## Begin Raw data

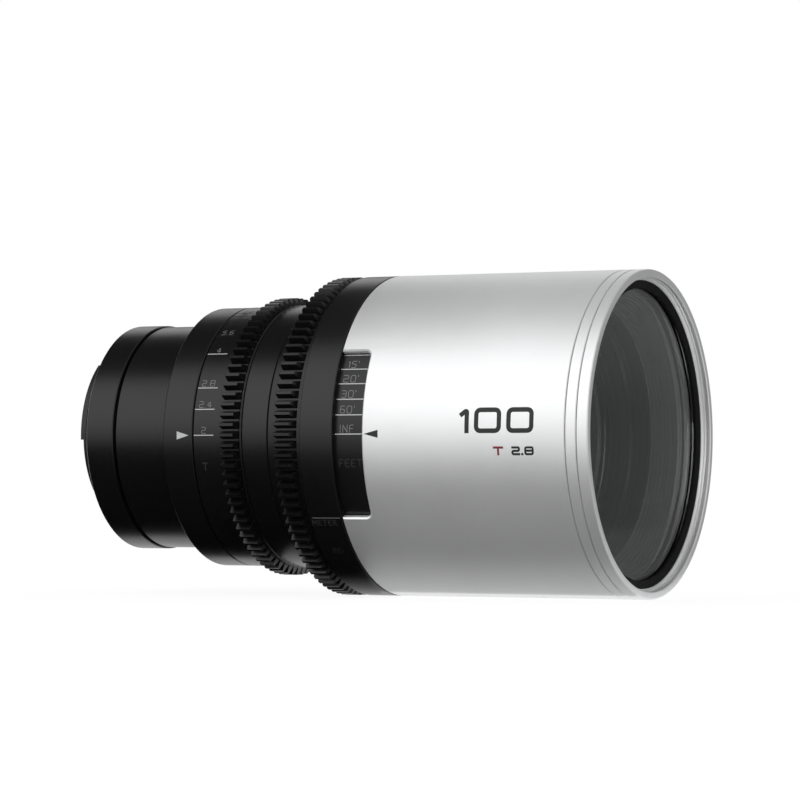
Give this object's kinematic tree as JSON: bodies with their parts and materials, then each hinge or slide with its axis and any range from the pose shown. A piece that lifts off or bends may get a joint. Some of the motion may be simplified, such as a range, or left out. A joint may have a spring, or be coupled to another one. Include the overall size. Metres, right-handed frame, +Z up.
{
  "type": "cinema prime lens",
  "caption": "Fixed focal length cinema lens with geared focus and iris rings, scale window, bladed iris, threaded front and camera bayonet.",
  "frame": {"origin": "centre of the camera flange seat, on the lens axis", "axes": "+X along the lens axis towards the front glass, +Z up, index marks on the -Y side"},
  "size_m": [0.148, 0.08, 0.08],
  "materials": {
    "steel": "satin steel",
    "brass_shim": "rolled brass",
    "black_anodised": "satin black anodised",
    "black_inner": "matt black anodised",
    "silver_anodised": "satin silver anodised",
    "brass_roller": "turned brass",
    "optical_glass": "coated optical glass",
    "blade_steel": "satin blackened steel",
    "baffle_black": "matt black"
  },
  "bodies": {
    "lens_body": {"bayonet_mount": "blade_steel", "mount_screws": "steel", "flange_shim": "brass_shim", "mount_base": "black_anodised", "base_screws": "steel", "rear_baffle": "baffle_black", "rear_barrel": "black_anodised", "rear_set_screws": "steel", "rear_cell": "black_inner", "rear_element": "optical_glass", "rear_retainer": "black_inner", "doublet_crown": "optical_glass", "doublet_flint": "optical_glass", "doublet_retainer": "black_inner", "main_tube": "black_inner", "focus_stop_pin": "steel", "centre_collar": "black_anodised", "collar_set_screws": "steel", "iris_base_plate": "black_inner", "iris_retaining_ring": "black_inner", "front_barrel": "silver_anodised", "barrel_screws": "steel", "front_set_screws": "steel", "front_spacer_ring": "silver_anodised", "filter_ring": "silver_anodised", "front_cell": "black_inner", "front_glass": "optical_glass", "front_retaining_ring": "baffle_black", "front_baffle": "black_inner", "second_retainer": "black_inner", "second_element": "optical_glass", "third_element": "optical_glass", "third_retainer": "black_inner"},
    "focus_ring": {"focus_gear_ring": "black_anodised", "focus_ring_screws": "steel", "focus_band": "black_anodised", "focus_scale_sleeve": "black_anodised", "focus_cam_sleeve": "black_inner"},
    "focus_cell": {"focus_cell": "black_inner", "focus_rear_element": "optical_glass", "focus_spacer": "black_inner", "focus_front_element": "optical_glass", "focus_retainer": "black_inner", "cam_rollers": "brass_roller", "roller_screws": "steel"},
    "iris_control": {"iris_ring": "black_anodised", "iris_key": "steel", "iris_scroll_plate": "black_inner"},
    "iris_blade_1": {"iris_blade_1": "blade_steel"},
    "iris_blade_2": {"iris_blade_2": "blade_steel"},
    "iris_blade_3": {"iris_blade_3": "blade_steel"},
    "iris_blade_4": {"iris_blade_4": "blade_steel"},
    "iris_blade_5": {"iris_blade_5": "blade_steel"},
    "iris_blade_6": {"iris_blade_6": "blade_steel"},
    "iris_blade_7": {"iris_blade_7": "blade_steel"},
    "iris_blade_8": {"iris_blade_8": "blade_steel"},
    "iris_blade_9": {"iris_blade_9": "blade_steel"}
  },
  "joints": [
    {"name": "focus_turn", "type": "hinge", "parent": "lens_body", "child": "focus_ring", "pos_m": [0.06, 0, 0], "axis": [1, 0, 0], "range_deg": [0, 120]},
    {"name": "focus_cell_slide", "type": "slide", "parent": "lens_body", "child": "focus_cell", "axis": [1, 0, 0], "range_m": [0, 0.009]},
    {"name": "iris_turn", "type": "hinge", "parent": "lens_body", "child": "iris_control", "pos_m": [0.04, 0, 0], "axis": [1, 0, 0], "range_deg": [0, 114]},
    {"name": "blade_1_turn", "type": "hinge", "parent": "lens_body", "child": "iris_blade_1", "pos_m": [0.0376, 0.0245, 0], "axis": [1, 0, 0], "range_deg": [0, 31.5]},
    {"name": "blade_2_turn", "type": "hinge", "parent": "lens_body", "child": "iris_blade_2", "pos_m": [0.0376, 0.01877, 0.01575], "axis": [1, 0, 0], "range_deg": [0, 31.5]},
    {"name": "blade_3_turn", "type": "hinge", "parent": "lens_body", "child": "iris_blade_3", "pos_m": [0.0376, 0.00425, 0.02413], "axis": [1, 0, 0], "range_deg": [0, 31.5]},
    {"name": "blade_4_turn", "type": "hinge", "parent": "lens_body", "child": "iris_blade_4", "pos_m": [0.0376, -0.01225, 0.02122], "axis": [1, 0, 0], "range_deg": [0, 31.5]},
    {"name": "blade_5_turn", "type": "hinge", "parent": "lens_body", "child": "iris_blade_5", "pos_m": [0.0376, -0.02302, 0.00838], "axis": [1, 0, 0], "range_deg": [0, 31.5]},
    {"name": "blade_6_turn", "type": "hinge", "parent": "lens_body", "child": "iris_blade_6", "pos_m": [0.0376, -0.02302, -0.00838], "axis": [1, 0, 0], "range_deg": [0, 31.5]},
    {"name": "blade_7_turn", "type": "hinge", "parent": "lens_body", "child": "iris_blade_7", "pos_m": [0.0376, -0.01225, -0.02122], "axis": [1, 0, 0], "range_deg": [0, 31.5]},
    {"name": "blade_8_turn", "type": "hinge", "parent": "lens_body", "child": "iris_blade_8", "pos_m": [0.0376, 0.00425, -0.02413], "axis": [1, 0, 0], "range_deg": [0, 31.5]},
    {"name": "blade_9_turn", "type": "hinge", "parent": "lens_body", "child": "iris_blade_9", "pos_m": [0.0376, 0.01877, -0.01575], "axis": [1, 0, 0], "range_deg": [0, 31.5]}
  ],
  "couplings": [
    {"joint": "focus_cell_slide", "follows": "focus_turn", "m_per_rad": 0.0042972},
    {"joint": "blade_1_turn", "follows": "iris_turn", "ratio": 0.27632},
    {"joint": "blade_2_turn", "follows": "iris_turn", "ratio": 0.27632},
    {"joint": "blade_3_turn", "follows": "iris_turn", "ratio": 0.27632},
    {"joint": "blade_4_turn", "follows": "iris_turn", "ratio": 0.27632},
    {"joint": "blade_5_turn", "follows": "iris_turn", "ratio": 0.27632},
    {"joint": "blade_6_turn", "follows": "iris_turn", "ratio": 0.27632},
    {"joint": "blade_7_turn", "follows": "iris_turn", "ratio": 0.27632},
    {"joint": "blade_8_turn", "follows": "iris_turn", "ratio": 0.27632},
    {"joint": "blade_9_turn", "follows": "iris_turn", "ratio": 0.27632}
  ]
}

## End Raw data

#### Problem details
Take the listing above and set it down exactly.

#### Complete output
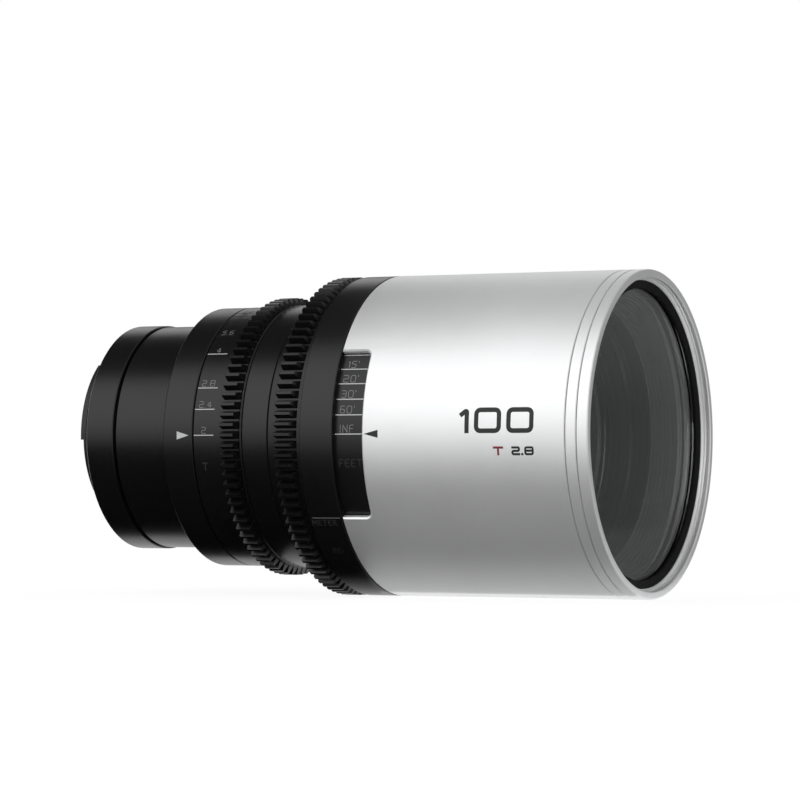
Give this object's kinematic tree as JSON: bodies with their parts and materials, then each hinge or slide with its axis and any range from the pose shown. A piece that lifts off or bends may get a joint. Some of the motion may be simplified, such as a range, or left out. A joint may have a spring, or be coupled to another one. Include the overall size. Metres, right-handed frame, +Z up.
{
  "type": "cinema prime lens",
  "caption": "Fixed focal length cinema lens with geared focus and iris rings, scale window, bladed iris, threaded front and camera bayonet.",
  "frame": {"origin": "centre of the camera flange seat, on the lens axis", "axes": "+X along the lens axis towards the front glass, +Z up, index marks on the -Y side"},
  "size_m": [0.148, 0.08, 0.08],
  "materials": {
    "steel": "satin steel",
    "brass_shim": "rolled brass",
    "black_anodised": "satin black anodised",
    "black_inner": "matt black anodised",
    "silver_anodised": "satin silver anodised",
    "brass_roller": "turned brass",
    "optical_glass": "coated optical glass",
    "blade_steel": "satin blackened steel",
    "baffle_black": "matt black"
  },
  "bodies": {
    "lens_body": {"bayonet_mount": "blade_steel", "mount_screws": "steel", "flange_shim": "brass_shim", "mount_base": "black_anodised", "base_screws": "steel", "rear_baffle": "baffle_black", "rear_barrel": "black_anodised", "rear_set_screws": "steel", "rear_cell": "black_inner", "rear_element": "optical_glass", "rear_retainer": "black_inner", "doublet_crown": "optical_glass", "doublet_flint": "optical_glass", "doublet_retainer": "black_inner", "main_tube": "black_inner", "focus_stop_pin": "steel", "centre_collar": "black_anodised", "collar_set_screws": "steel", "iris_base_plate": "black_inner", "iris_retaining_ring": "black_inner", "front_barrel": "silver_anodised", "barrel_screws": "steel", "front_set_screws": "steel", "front_spacer_ring": "silver_anodised", "filter_ring": "silver_anodised", "front_cell": "black_inner", "front_glass": "optical_glass", "front_retaining_ring": "baffle_black", "front_baffle": "black_inner", "second_retainer": "black_inner", "second_element": "optical_glass", "third_element": "optical_glass", "third_retainer": "black_inner"},
    "focus_ring": {"focus_gear_ring": "black_anodised", "focus_ring_screws": "steel", "focus_band": "black_anodised", "focus_scale_sleeve": "black_anodised", "focus_cam_sleeve": "black_inner"},
    "focus_cell": {"focus_cell": "black_inner", "focus_rear_element": "optical_glass", "focus_spacer": "black_inner", "focus_front_element": "optical_glass", "focus_retainer": "black_inner", "cam_rollers": "brass_roller", "roller_screws": "steel"},
    "iris_control": {"iris_ring": "black_anodised", "iris_key": "steel", "iris_scroll_plate": "black_inner"},
    "iris_blade_1": {"iris_blade_1": "blade_steel"},
    "iris_blade_2": {"iris_blade_2": "blade_steel"},
    "iris_blade_3": {"iris_blade_3": "blade_steel"},
    "iris_blade_4": {"iris_blade_4": "blade_steel"},
    "iris_blade_5": {"iris_blade_5": "blade_steel"},
    "iris_blade_6": {"iris_blade_6": "blade_steel"},
    "iris_blade_7": {"iris_blade_7": "blade_steel"},
    "iris_blade_8": {"iris_blade_8": "blade_steel"},
    "iris_blade_9": {"iris_blade_9": "blade_steel"}
  },
  "joints": [
    {"name": "focus_turn", "type": "hinge", "parent": "lens_body", "child": "focus_ring", "pos_m": [0.06, 0, 0], "axis": [1, 0, 0], "range_deg": [0, 120]},
    {"name": "focus_cell_slide", "type": "slide", "parent": "lens_body", "child": "focus_cell", "axis": [1, 0, 0], "range_m": [0, 0.009]},
    {"name": "iris_turn", "type": "hinge", "parent": "lens_body", "child": "iris_control", "pos_m": [0.04, 0, 0], "axis": [1, 0, 0], "range_deg": [0, 114]},
    {"name": "blade_1_turn", "type": "hinge", "parent": "lens_body", "child": "iris_blade_1", "pos_m": [0.0376, 0.0245, 0], "axis": [1, 0, 0], "range_deg": [0, 31.5]},
    {"name": "blade_2_turn", "type": "hinge", "parent": "lens_body", "child": "iris_blade_2", "pos_m": [0.0376, 0.01877, 0.01575], "axis": [1, 0, 0], "range_deg": [0, 31.5]},
    {"name": "blade_3_turn", "type": "hinge", "parent": "lens_body", "child": "iris_blade_3", "pos_m": [0.0376, 0.00425, 0.02413], "axis": [1, 0, 0], "range_deg": [0, 31.5]},
    {"name": "blade_4_turn", "type": "hinge", "parent": "lens_body", "child": "iris_blade_4", "pos_m": [0.0376, -0.01225, 0.02122], "axis": [1, 0, 0], "range_deg": [0, 31.5]},
    {"name": "blade_5_turn", "type": "hinge", "parent": "lens_body", "child": "iris_blade_5", "pos_m": [0.0376, -0.02302, 0.00838], "axis": [1, 0, 0], "range_deg": [0, 31.5]},
    {"name": "blade_6_turn", "type": "hinge", "parent": "lens_body", "child": "iris_blade_6", "pos_m": [0.0376, -0.02302, -0.00838], "axis": [1, 0, 0], "range_deg": [0, 31.5]},
    {"name": "blade_7_turn", "type": "hinge", "parent": "lens_body", "child": "iris_blade_7", "pos_m": [0.0376, -0.01225, -0.02122], "axis": [1, 0, 0], "range_deg": [0, 31.5]},
    {"name": "blade_8_turn", "type": "hinge", "parent": "lens_body", "child": "iris_blade_8", "pos_m": [0.0376, 0.00425, -0.02413], "axis": [1, 0, 0], "range_deg": [0, 31.5]},
    {"name": "blade_9_turn", "type": "hinge", "parent": "lens_body", "child": "iris_blade_9", "pos_m": [0.0376, 0.01877, -0.01575], "axis": [1, 0, 0], "range_deg": [0, 31.5]}
  ],
  "couplings": [
    {"joint": "focus_cell_slide", "follows": "focus_turn", "m_per_rad": 0.0042972},
    {"joint": "blade_1_turn", "follows": "iris_turn", "ratio": 0.27632},
    {"joint": "blade_2_turn", "follows": "iris_turn", "ratio": 0.27632},
    {"joint": "blade_3_turn", "follows": "iris_turn", "ratio": 0.27632},
    {"joint": "blade_4_turn", "follows": "iris_turn", "ratio": 0.27632},
    {"joint": "blade_5_turn", "follows": "iris_turn", "ratio": 0.27632},
    {"joint": "blade_6_turn", "follows": "iris_turn", "ratio": 0.27632},
    {"joint": "blade_7_turn", "follows": "iris_turn", "ratio": 0.27632},
    {"joint": "blade_8_turn", "follows": "iris_turn", "ratio": 0.27632},
    {"joint": "blade_9_turn", "follows": "iris_turn", "ratio": 0.27632}
  ]
}